▸ **STORED ROWS**
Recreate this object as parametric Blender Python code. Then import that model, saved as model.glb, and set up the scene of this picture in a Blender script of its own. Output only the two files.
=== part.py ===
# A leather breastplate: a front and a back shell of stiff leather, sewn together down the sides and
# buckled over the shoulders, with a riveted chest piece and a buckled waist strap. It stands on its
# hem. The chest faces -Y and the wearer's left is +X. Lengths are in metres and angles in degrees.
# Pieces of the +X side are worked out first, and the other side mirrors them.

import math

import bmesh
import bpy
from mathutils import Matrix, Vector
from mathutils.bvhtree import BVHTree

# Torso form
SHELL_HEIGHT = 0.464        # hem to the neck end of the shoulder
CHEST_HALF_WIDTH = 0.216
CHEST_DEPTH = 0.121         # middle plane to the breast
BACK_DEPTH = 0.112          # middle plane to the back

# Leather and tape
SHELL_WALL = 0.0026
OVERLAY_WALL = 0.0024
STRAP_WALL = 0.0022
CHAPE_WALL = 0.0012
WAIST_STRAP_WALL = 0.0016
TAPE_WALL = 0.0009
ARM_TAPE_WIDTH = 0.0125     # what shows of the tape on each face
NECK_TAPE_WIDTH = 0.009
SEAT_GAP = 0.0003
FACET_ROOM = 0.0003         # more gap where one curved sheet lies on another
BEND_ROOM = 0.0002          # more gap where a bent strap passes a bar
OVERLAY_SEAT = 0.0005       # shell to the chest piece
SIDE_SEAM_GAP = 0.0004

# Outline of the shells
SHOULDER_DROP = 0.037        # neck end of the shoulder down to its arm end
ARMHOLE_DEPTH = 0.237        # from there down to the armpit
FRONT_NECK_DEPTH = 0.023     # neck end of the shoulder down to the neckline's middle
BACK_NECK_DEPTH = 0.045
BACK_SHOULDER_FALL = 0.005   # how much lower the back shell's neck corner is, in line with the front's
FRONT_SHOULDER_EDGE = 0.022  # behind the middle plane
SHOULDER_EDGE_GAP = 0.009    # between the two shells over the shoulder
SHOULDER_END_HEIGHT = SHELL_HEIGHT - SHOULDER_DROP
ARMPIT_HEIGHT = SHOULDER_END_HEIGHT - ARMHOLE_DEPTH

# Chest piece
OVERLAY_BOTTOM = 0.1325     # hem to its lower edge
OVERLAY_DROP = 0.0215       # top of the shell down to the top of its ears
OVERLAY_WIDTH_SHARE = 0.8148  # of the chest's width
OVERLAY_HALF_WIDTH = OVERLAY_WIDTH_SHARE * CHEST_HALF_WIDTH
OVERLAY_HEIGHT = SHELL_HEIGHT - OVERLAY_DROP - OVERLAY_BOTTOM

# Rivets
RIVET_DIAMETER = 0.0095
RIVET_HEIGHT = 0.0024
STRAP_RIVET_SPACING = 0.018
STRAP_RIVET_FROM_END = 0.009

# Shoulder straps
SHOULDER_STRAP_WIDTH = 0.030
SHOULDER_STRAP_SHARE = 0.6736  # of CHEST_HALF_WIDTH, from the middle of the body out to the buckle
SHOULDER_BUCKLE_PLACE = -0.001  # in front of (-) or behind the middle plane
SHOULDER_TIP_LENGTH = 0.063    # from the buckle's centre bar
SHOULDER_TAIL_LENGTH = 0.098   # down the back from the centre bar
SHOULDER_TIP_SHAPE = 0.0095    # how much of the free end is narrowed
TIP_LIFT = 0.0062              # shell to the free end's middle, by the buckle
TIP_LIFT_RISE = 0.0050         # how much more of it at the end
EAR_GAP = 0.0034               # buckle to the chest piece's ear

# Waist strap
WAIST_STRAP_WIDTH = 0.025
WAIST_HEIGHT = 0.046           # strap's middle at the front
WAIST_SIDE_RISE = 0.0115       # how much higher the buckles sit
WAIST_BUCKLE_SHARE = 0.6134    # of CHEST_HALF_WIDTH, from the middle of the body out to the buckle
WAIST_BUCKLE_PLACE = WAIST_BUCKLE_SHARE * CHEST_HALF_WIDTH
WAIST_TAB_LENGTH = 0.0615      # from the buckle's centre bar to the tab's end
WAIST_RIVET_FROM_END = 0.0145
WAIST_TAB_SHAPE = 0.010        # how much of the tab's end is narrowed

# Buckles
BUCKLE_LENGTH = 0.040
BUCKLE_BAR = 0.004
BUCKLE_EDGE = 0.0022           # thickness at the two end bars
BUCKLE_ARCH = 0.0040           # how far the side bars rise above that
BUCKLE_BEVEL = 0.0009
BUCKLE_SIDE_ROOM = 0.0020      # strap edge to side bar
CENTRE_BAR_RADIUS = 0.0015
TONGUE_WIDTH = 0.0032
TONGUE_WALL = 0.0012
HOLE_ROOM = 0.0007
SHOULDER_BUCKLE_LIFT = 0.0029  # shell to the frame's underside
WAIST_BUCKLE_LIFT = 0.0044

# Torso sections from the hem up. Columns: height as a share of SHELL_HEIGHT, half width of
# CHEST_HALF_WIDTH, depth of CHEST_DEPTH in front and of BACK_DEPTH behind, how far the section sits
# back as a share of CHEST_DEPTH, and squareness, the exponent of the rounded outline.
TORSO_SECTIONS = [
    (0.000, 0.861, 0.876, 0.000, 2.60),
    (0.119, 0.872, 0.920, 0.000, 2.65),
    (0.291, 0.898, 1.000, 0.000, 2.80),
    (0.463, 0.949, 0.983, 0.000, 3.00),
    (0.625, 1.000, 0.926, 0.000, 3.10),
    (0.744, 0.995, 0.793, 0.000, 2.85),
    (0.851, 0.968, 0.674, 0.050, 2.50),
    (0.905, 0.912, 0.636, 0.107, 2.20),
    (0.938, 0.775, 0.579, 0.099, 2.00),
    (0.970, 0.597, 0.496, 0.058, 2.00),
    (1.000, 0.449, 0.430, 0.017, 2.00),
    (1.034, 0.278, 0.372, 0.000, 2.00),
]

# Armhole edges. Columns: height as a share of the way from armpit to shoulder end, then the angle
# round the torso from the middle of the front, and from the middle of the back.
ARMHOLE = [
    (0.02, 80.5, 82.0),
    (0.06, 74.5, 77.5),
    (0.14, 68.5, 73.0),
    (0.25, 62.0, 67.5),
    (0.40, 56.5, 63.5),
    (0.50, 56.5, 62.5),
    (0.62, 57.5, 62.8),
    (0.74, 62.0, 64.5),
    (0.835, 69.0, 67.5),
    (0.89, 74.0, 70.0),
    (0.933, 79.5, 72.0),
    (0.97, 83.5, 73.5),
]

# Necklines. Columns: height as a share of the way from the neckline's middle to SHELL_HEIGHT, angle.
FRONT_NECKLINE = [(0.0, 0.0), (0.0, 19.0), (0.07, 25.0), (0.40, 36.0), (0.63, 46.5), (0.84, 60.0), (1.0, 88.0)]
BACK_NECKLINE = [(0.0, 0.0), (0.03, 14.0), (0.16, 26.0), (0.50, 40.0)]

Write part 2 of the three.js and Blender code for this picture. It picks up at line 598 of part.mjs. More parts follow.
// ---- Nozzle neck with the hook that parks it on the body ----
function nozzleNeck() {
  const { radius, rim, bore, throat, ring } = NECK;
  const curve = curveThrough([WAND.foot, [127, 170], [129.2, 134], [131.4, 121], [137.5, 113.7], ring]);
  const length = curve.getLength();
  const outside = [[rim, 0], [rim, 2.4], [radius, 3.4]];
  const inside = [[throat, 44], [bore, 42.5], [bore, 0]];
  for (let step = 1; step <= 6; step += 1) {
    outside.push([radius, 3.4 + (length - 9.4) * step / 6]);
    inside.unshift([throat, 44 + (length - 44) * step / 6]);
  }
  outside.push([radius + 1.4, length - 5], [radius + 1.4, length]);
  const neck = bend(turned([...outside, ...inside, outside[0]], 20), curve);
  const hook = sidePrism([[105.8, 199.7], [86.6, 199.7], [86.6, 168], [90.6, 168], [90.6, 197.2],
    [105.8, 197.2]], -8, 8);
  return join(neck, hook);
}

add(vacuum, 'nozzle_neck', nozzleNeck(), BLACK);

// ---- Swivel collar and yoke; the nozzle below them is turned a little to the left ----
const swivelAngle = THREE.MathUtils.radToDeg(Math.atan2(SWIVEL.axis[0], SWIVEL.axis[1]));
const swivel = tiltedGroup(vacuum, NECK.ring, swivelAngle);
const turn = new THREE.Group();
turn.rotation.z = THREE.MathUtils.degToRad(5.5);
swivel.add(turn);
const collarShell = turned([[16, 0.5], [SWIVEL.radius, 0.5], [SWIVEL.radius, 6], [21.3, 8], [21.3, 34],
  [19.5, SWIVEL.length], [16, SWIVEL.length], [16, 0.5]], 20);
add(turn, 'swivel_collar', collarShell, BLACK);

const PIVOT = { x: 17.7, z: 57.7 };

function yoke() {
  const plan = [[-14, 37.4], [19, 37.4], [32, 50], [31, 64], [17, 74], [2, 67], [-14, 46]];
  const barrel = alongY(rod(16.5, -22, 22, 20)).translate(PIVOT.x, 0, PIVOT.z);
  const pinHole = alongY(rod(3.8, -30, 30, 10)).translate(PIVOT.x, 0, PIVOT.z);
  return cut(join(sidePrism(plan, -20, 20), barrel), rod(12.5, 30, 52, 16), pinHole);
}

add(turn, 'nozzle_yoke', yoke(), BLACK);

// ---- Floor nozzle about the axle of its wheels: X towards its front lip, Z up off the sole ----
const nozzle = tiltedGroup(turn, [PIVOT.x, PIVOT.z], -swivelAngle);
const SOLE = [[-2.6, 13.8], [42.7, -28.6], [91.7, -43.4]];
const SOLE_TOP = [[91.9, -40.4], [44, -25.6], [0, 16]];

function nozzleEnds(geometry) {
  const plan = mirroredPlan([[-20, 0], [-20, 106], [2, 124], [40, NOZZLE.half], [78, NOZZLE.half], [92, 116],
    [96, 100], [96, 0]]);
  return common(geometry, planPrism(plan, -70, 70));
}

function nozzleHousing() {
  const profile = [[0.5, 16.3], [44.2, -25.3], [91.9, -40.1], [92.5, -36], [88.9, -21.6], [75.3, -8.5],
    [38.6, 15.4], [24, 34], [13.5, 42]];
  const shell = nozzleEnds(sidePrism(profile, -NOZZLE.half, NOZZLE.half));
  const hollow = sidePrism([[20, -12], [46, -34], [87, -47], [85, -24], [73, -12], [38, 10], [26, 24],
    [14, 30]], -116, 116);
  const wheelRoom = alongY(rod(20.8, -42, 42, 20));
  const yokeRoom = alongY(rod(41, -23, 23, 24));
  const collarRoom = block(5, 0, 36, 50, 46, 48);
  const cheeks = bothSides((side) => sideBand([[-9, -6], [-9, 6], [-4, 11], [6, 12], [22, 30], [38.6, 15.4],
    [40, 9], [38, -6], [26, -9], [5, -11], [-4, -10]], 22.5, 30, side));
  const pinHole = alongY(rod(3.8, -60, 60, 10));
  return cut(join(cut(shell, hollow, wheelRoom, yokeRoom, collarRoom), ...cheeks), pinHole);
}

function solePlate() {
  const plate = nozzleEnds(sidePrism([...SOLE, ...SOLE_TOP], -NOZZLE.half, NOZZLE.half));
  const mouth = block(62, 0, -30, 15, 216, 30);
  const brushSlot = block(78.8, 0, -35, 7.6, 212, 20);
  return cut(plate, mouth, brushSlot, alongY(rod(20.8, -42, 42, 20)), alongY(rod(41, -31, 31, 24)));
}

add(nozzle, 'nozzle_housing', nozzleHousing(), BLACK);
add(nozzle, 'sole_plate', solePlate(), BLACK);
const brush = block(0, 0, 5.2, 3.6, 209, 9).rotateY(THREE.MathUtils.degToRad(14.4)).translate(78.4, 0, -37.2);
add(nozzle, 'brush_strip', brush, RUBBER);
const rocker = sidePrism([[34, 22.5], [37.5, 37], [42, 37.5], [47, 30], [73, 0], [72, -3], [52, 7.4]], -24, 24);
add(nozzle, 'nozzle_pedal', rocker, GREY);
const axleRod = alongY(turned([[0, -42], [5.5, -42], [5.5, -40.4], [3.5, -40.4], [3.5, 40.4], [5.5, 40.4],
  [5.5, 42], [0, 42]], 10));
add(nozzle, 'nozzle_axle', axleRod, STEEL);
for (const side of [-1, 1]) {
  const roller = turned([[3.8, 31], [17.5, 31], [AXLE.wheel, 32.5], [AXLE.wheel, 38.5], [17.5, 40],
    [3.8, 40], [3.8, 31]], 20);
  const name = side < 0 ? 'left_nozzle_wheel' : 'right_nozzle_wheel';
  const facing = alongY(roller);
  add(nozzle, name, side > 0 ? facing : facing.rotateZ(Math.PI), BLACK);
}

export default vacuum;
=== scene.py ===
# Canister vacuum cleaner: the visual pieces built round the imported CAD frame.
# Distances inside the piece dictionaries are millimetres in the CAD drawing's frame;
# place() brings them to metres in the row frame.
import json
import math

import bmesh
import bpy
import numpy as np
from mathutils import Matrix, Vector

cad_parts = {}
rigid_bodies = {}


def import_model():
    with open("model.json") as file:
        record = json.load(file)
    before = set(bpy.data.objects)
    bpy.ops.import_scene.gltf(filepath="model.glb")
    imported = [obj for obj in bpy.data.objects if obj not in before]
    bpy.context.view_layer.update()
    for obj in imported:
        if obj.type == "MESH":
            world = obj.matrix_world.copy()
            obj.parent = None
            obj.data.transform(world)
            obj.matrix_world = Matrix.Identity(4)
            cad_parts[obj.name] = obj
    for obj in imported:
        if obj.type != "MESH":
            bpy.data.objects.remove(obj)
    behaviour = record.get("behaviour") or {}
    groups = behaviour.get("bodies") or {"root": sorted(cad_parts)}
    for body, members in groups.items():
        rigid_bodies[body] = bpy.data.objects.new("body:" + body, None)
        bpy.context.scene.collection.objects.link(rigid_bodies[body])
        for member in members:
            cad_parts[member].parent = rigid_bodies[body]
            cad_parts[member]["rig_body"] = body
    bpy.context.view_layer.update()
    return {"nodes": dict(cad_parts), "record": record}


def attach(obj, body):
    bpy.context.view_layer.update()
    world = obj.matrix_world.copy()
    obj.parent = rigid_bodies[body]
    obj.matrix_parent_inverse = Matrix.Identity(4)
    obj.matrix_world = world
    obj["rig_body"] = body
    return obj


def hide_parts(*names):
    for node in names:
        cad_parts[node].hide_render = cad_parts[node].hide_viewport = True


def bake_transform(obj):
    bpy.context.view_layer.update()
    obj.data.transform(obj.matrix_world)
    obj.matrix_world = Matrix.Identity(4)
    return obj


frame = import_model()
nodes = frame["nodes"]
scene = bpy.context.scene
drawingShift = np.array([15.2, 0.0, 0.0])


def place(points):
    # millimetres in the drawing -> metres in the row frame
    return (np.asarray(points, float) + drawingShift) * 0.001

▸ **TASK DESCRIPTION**
Working from the material above, state how many lines contain "that"; give only the number.

▸ **COMPLETED EXERCISE**
3